**Written problem:**
Copy out each line of the listing that has the word "before" in it.

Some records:
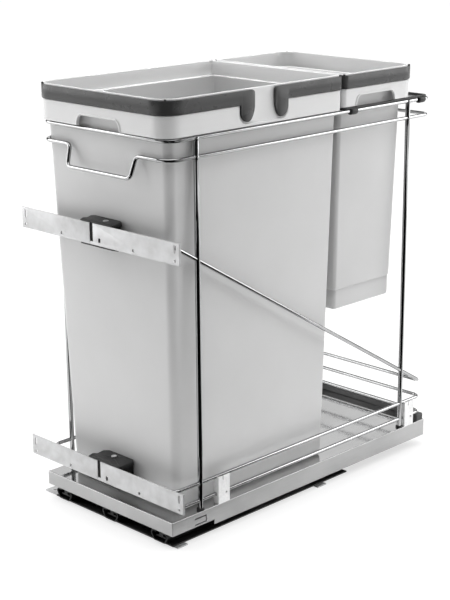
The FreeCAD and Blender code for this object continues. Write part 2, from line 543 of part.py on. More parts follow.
def small_bin():
    top = ("small_body_half", "small_body_front", "small_body_rear", "ledge_z+ledge_height")
    foot = ("small_foot_half", "small_foot_front", "small_foot_rear", "small_step_z")
    outside, hollow, collar, ledge = bin_shell("small", top, foot, "small_front", "small_rear",
                                               "collar_bottom+small_lift", "small_step_z+wall",
                                               ("bin_near_corner", "bin_corner"),
                                               ("collar_near_corner", "collar_corner"))
    inset = "small_foot_inset"
    plinth = block("small_plinth", f"small_foot_half-{inset}", f"small_foot_front+{inset}",
                   f"small_foot_rear-{inset}", "small_foot_z", "small_step_z+1", "bin_near_corner")
    well = block("small_well", f"small_foot_half-{inset}-wall", f"small_foot_front+{inset}+wall",
                 f"small_foot_rear-{inset}-wall", "small_foot_z+wall", "small_step_z+2*wall",
                 "bin_near_corner-wall")
    middle = "((small_front+small_rear)/2-pip_shift)"
    grips = [grip_prism(f"small_grip_{side}", (f"{sign}*collar_half_width", middle), False, "8",
                        "collar_bottom+small_lift") for side, sign in LEFT_RIGHT]
    feet = [rod(f"small_pip_{x}_{y}", f"{x}*(small_foot_half-pip_inset)",
                f"{middle}+{y}*pip_spread", "small_foot_z-pip_height", "pip_radius",
                "pip_height+1") for x in (-1, 1) for y in (-1, 1)]
    shell = cut("small_shell", fuse("small_solid", outside, collar, ledge, plinth), hollow, well, *grips)
    sub_part("small_bin", fuse("small_whole", shell, *feet))


def bag_rings():
    """Dark bands round the rims that clamp the bags: two halves on the large bin, one on the small."""
    def band(tag, front, rear, corners):
        grow = "(ring_half_width-collar_half_width)"
        return hoop(tag, "ring_half_width", f"{front}-{grow}", f"{rear}+{grow}", "ring_bottom", "ring_top",
                    less(corners, "-band_round"), "ring_half_width-ring_inner_half")
    sub_part("small_bag_ring", band("small_band", "small_front", "small_rear",
                                    ("collar_near_corner", "collar_corner")))
    wide = "2*ring_half_width+2"
    half = "(ring_half_width-ring_inner_half)/2"
    low = size("tab_bottom+1")
    halves = (("front", "-platform_depth", "tab_front", "tab_front-tab_width"),
              ("rear", "tab_rear", "platform_depth", "tab_rear"))
    for end, start, stop, tab_y in halves:
        keep = box(f"{end}_band_keep", f"-({wide})/2", start, "ring_bottom-1", wide, f"{stop}-({start})",
                   "30")
        whole = band(f"{end}_band_whole", "large_front", "large_rear",
                     ("collar_corner", "collar_near_corner"))
        common = doc.addObject("Part::MultiCommon", f"{end}_band")
        common.Shapes = [whole, keep]
        tabs = []
        for side, s in LEFT_RIGHT:
            tab = box(f"{end}_tab_{side}_raw", f"{s}*(ring_half_width+ring_inner_half)/2-{half}", tab_y,
                      "tab_bottom", "ring_half_width-ring_inner_half", "tab_width", "ring_top-tab_bottom")
            tabs.append(rounded(f"{end}_tab_{side}", tab, "tab_round",
                                lambda edge: along_x(edge) and edge.BoundBox.ZMax < low))
        sub_part(f"large_bag_ring_{end}", fuse(f"{end}_band_tabs", common, *tabs))


def small_bin_carrier():
    """Flat plastic frame that lies on the top rail and clips round it; the small bin's collar sits on it."""
    rail_top = "top_rail_z+rail_radius+carrier_gap"
    frame = hoop("carrier_frame", "rail_half_width+carrier_overhang", "small_front-carrier_lead",
                 "carrier_rear", rail_top, f"{rail_top}+carrier_thickness", "carrier_corner", "carrier_bar")
    clips = []
    for side, sign in LEFT_RIGHT:
        for end, y in (("front", "small_front+carrier_clip_front"),
                       ("rear", "carrier_rear-carrier_clip-carrier_clip_margin")):
            clips.append(box(f"carrier_clip_{end}_{side}", f"{sign}*rail_half_width-carrier_clip_half", y,
                             "top_rail_z-carrier_clip_drop", "2*carrier_clip_half", "carrier_clip",
                             "carrier_clip_height"))
    groove = [rod(f"carrier_groove_{side}", f"{sign}*rail_half_width", "0", "top_rail_z",
                  "rail_radius+wire_gap", "carrier_rear", AXIS_Y) for side, sign in LEFT_RIGHT]
    sub_part("small_bin_carrier", cut("carrier", fuse("carrier_whole", frame, *clips), *groove))


base_parts()
slides()
platform()
wire_frame()
for level, wire_y, wire_z in (("upper", "slant_front", "slant_front_z"),
                              ("lower", "mid_rail_front", "mid_rail_z")):
    door_plates(level)
    door_clip(level, wire_y, wire_z)
large_bin()
small_bin()
bag_rings()
small_bin_carrier()
doc.recompute()

faults = [thing.Name for thing in doc.Objects if "Invalid" in thing.State or "Error" in thing.State]
faults += [piece.Label for piece in made if piece.Shape.isNull() or not piece.Shape.isValid()]
if faults:
    raise RuntimeError("failed objects: " + ", ".join(faults))
for piece in made:
    piece.Shape.exportStep(os.path.join("parts", piece.Label + ".step"))
    print(piece.Label, len(piece.Shape.Solids), round(piece.Shape.Volume))
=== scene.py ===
import json
import math

import bmesh
import bpy
from mathutils import Euler, Matrix, Vector


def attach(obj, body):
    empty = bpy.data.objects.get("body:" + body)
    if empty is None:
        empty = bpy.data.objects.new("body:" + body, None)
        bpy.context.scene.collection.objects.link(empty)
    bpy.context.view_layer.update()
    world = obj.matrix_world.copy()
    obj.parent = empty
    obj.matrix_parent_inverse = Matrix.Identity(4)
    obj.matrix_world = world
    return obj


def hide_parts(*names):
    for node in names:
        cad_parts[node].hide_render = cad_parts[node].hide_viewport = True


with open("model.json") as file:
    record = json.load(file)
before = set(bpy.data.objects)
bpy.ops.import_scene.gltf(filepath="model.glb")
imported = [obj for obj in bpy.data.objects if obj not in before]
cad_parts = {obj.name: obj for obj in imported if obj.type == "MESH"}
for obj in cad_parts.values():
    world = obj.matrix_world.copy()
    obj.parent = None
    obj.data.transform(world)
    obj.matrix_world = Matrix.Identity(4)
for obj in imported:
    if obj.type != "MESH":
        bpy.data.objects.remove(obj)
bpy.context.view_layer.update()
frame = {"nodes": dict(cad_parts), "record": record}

MM = 0.001
SIDES = (("left", -1), ("right", 1))
THREE_SLIDES = (("left", -1), ("centre", 0), ("right", 1))


# ---------------------------------------------------------------- materials

NOISE_LOW, NOISE_HIGH = 0.3, 0.7  # nearly all of a noise texture's values lie between these
PLATFORM_EDGE = (0.0382, 0.03848)  # metres above the floor: the skirts end here and the top begins


def linear(grey, tint=(1.0, 1.0, 1.0)):
    """Linear colour of a display grey from 0 to 255, with a slight tint."""
    value = (grey / 255) ** 2.2
    return (value * tint[0], value * tint[1], value * tint[2], 1.0)


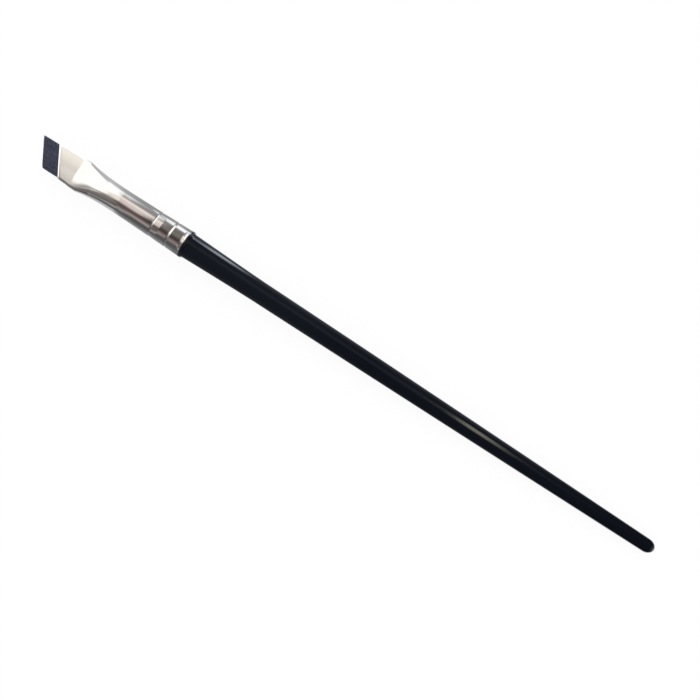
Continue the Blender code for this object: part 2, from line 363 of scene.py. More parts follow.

**Written solution:**
before = set(bpy.data.objects)
imported = [obj for obj in bpy.data.objects if obj not in before]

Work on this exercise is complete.